Since the 1970s, a handful of scientific studies have attempted to shed light on the origins of the remains now on display in Saint-Maximin. In 1974, a team of French anthropologists determined that the bones were consistent with a woman who lived in the first century. More recently, a 2016 study examined mitochondrial DNA taken from hairs allegedly discovered alongside the skeleton and found genetic markers consistent with Jewish ethnicity. The following year, another team of scientists analyzed the skull in an attempt to recreate how its face would have looked during life.

In all three cases, the scientists were clear that their findings in no way served to definitively identify the remains as having authentically belonged to the biblical figure.
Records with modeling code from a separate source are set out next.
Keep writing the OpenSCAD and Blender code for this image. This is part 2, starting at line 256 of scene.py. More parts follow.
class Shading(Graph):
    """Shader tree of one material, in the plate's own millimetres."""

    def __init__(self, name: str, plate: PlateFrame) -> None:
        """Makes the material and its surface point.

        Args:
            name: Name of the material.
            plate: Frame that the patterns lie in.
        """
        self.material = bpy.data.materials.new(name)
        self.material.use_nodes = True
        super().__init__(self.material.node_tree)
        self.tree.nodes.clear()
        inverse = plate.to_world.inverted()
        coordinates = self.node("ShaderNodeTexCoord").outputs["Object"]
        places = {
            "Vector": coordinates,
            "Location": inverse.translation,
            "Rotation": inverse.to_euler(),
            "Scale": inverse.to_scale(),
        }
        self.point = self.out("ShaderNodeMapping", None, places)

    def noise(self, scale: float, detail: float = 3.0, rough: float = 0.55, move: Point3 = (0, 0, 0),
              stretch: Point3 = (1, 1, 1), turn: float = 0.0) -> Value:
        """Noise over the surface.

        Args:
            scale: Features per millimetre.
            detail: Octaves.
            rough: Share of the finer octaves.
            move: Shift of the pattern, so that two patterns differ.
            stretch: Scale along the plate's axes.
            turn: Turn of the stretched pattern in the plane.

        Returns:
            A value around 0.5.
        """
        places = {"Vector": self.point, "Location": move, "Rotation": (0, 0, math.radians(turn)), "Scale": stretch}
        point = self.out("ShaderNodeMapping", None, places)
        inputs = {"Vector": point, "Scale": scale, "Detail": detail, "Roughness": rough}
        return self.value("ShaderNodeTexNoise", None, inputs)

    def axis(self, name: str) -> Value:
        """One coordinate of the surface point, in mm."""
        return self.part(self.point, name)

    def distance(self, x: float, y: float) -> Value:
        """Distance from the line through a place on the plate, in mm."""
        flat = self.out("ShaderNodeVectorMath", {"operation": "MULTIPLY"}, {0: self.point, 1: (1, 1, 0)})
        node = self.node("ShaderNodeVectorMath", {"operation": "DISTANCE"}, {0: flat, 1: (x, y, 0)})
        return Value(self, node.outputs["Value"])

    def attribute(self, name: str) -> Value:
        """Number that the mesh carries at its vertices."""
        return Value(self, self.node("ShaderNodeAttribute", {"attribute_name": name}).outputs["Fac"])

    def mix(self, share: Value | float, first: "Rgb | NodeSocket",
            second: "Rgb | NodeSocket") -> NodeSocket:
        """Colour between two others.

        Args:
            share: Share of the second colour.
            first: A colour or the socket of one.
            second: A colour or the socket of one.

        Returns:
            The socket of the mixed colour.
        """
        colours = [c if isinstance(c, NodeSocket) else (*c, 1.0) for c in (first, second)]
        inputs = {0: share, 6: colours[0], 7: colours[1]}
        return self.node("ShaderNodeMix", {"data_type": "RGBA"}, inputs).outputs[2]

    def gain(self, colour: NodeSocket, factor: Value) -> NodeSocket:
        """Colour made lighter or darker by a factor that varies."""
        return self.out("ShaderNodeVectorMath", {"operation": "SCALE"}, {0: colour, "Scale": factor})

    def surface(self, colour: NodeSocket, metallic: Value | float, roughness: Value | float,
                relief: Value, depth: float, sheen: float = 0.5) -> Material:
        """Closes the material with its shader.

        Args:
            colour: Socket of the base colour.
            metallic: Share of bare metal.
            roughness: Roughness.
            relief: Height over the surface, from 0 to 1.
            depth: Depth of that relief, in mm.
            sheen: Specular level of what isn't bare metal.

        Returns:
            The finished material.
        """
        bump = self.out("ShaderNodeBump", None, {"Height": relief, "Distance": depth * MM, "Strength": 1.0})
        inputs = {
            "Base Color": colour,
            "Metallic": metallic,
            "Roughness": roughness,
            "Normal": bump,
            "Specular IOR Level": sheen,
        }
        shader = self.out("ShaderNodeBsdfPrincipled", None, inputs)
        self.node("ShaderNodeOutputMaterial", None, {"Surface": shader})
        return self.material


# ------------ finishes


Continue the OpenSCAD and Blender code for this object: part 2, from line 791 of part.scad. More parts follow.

As one of the scientists involved in the 2017 facial reconstruction project told National Geographic (archived) in an interview, "We are absolutely not sure that this is the true skull of Mary Magdalene."

Ultimately, the photos shared on social media do show an authentic medieval reliquary containing a skull that the Vatican has recognized as an authentic relic of Mary Magdalene since the Middle Ages. However, challenges to the identification of the bones have popped up for centuries, and modern scientific analyses have been inconclusive. As a result, we have given this claim a rating of "Unproven."


Almond, Philip C. Mary Magdalene: A Cultural History. Cambridge University Press, 2022.

Charlier, Philippe, et al. "Computer-Aided Facial Reconstruction of 'Mary-Magdalene' Relics Following Hair and Skull Analyses." Clinical Medicine Insights: Ear, Nose and Throat, vol. 12, Jan. 2019, p. 117955061882193. DOI.org (Crossref), https://doi.org/10.1177/1179550618821933.

"Culture et patrimoine." Mairie de Saint-Maximin-la-Sainte-Baume, https://st-maximin.fr/services-municipaux/culture-patrimoine/. Accessed 25 June 2024.

"Explore BASILIQUE DE SAINT MAXIMIN LA SAINTE BAUME in 3D." Matterport, https://my.matterport.com/show/?m=obpwNDddwX5. Accessed 25 June 2024.

"Is This the Face of Mary Magdalene?" National Geographic, 12 Sept. 2017, https://www.nationalgeographic.com/history/article/mary-magdalene-face-skull-france-video-spd.

Lucotte, Gérard. "The Mitochondrial DNA Mitotype of Sainte Marie-Madeleine." International Journal of Sciences 5.12 (2016): 10-19.

Van Liere, Katherine, Simon Ditchfield, and Howard Louthan, eds. Sacred History: Uses of the Christian Past in the Renaissance World. Oxford University Press, 2012.